One of the few discordant notes comes from the People’s Republic of China, which is ruled by the Communist Party of China, now the largest single political party in the world. China’s communist leaders have dealt with their own people’s demands for democracy and the end of corruption by massacring hundreds of students and workers in Tiananmen Square on June 4, 1989. China’s foreign ministry acknowledges that the demise of the Soviet Union heralds the end of the East-West conflict and the dawn of a new multipolar age. But seeking to justify the bloody path the Chinese party has taken to remain in power, it complains that Gorbachev got it wrong. Gorbachev’s “new thinking, glasnost, and political pluralism,” states the Chinese government, “have brought only political chaos, ethnic strife, and economic crises.”9
In Minsk, Stanislau Shushkevich does not watch Gorbachev’s final address on television. He has better things to do. Late in the evening the Belarus leader hears that the red flag has come down and the Soviet Union he helped dismantle has come to an end, almost a week before its official sell-by date of New Year’s Eve. Asked twenty years later what was his reaction when he was told, Shushkevich replies with one word:
Chapter 26
DECEMBER 25: LATE NIGHT
It is nine o’clock in the evening and a ghostly silence has descended on the Kremlin. Andrey Grachev returns there from his interview with French television studios in Gruzinsky Lane. He has received a call on his car phone telling him Gorbachev wants him back in the Kremlin as soon as possible. Outside the Senate Building there are only a couple of drivers and guards. Gorbachev’s press secretary finds the corridors and offices on the third floor deserted.
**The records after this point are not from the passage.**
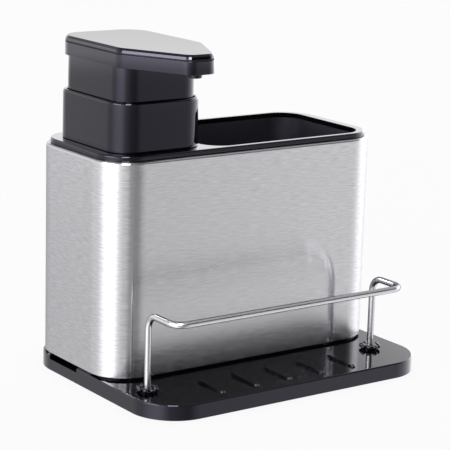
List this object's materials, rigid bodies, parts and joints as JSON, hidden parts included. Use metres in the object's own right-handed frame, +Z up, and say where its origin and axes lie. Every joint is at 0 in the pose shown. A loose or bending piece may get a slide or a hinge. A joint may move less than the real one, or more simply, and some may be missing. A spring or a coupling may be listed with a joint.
{
  "type": "soap pump caddy",
  "caption": "Free-standing sink caddy: brushed steel sleeve on a black drip tray, with a soap pump, a brush well and a wire rail round a ribbed shelf",
  "frame": {"origin": "middle of the tray's footprint, on the surface that the feet stand on", "axes": "+X to the user's right along the sleeve, +Y away from the user, +Z up"},
  "size_m": [0.1624, 0.121, 0.1647],
  "materials": {
    "black_plastic": "polished black moulding",
    "sleeve_steel": "stainless sheet brushed along its width",
    "rail_steel": "satin stainless wire",
    "screw_steel": "plain stainless",
    "ball_steel": "ground and polished steel",
    "spring_steel": "bright drawn wire",
    "foot_rubber": "matt black rubber",
    "seal_rubber": "grey moulded seal",
    "bottle_plastic": "smoke-coloured blow moulding",
    "natural_plastic": "natural polypropylene"
  },
  "bodies": {
    "caddy": {"drip_tray": "black_plastic", "rubber_feet": "foot_rubber", "base_screws": "screw_steel", "steel_sleeve": "sleeve_steel", "deck_frame": "black_plastic", "brush_well": "black_plastic", "rail_collar_left": "black_plastic", "rail_collar_right": "black_plastic"},
    "rail": {"wire_rail": "rail_steel"},
    "bottle": {"soap_bottle": "bottle_plastic"},
    "pump_base": {"pump_collar": "black_plastic", "mouth_seal": "seal_rubber", "pump_cylinder": "natural_plastic", "cylinder_nut": "natural_plastic", "stem_bush": "natural_plastic", "ball_cage": "natural_plastic", "dip_tube": "natural_plastic", "return_spring": "spring_steel"},
    "pump_head": {"plunger_shroud": "black_plastic", "head_shell": "black_plastic", "head_cap": "black_plastic", "nozzle_tip": "black_plastic", "spout_channel": "natural_plastic", "pump_stem": "natural_plastic", "piston": "natural_plastic"},
    "inlet_check": {"inlet_ball": "ball_steel"},
    "outlet_check": {"outlet_ball": "ball_steel"}
  },
  "joints": [
    {"name": "rail_lift", "type": "slide", "parent": "caddy", "child": "rail", "axis": [0, 0, 1], "range_m": [0, 0.012]},
    {"name": "bottle_lift", "type": "slide", "parent": "caddy", "child": "bottle", "axis": [0, 0, 1], "range_m": [0, 0.11]},
    {"name": "pump_lift", "type": "slide", "parent": "bottle", "child": "pump_base", "axis": [0, 0, 1], "range_m": [0, 0.105]},
    {"name": "head_press", "type": "slide", "parent": "pump_base", "child": "pump_head", "axis": [0, 0, -1], "range_m": [0, 0.013], "stiffness_N_per_m": 500, "springref_m": -0.01, "deforming": ["return_spring"]},
    {"name": "inlet_ball_lift", "type": "slide", "parent": "pump_base", "child": "inlet_check", "axis": [0, 0, 1], "range_m": [0, 0.002]},
    {"name": "outlet_ball_lift", "type": "slide", "parent": "pump_head", "child": "outlet_check", "axis": [0, 0, 1], "range_m": [0, 0.0009]}
  ]
}
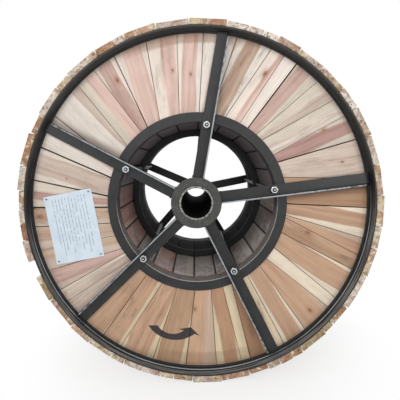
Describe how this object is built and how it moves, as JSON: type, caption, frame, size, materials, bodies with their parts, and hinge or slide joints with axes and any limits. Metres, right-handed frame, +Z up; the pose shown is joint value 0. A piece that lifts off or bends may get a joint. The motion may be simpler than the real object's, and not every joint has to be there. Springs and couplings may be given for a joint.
{
  "type": "steel and wood cable drum",
  "caption": "Cable drum with steel-framed wooden flanges, a stave barrel on an open steel hub tube, and nailed lagging battens round the rims.",
  "frame": {"origin": "on the arbor tube's axis, at the drum's mid width", "axes": "+Y along the arbor bore, from the lettered flange to the other; +Z up, with the drum standing on its battens"},
  "size_m": [1.0941, 0.6, 1.0929],
  "materials": {
    "black_steel": "black paint, satin",
    "zinc_steel": "zinc plated",
    "face_wood": "planed softwood",
    "lining_wood": "planed softwood",
    "stave_wood": "sawn softwood, greyed",
    "batten_wood": "sawn softwood"
  },
  "bodies": {
    "root": {"arbor_tube": "black_steel", "back_boards_1": "face_wood", "back_boards_2": "face_wood", "back_boards_3": "face_wood", "back_boards_4": "face_wood", "back_boards_5": "face_wood", "back_inner_ring": "black_steel", "back_lining": "lining_wood", "back_nuts": "zinc_steel", "back_rim": "black_steel", "back_spoke_1": "black_steel", "back_spoke_2": "black_steel", "back_spoke_3": "black_steel", "back_spoke_4": "black_steel", "back_spoke_5": "black_steel", "back_washers": "black_steel", "barrel_hoop": "black_steel", "barrel_staves": "stave_wood", "front_boards_1": "face_wood", "front_boards_2": "face_wood", "front_boards_3": "face_wood", "front_boards_4": "face_wood", "front_boards_5": "face_wood", "front_collar": "black_steel", "front_inner_ring": "black_steel", "front_lining": "lining_wood", "front_nuts": "zinc_steel", "front_rim": "black_steel", "front_spoke_1": "black_steel", "front_spoke_2": "black_steel", "front_spoke_3": "black_steel", "front_spoke_4": "black_steel", "front_spoke_5": "black_steel", "front_washers": "black_steel", "lagging_battens_1": "batten_wood", "lagging_battens_2": "batten_wood", "lagging_battens_3": "batten_wood", "lagging_battens_4": "batten_wood", "lagging_battens_5": "batten_wood", "tie_rod_1": "black_steel", "tie_rod_2": "black_steel", "tie_rod_3": "black_steel", "tie_rod_4": "black_steel", "tie_rod_5": "black_steel"}
  },
  "joints": []
}
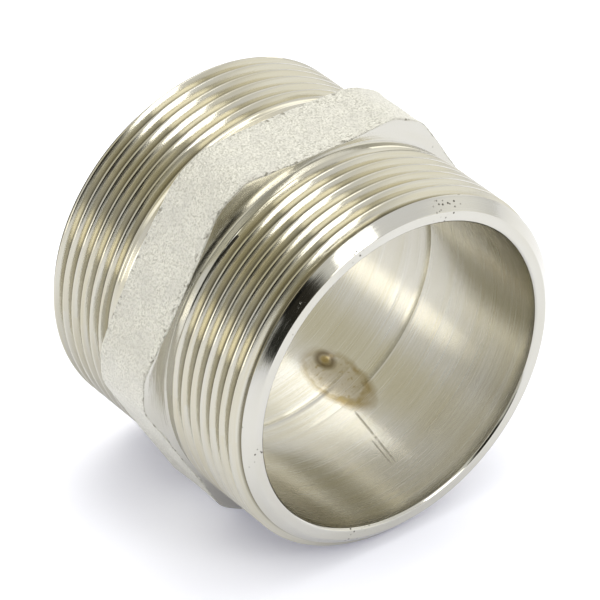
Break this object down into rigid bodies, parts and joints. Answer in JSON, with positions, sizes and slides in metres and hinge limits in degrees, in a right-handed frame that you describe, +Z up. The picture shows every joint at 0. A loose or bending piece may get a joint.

He locates Gorbachev in the Walnut Room, sitting at the oval table with his closest aides. For once his boss has called him not to work but to socialize. A bottle of Jubilee cognac has been opened and glasses passed around.
Gorbachev is in a melancholy mood. He is despondent about the casual manner in which he has been dispatched from office, without even a farewell ceremony, “as is the custom in civilized countries.” He is hurt that not a single one of the leaders of the republics—former communists with whom Gorbachev has had comradely relationships over the years—has called to thank, congratulate, or commiserate with him on the termination of his service. He ended repression, gave people freedom of speech and travel, and introduced elections that put them in power, but they stay silent. They are all in a state of euphoria, busily dividing up their inheritance, thinks Gorbachev bitterly. “Yesterday hardly anyone had heard of them, but tomorrow they will be heads of independent states,” he says. “What did it matter what fate they were preparing for their nations?”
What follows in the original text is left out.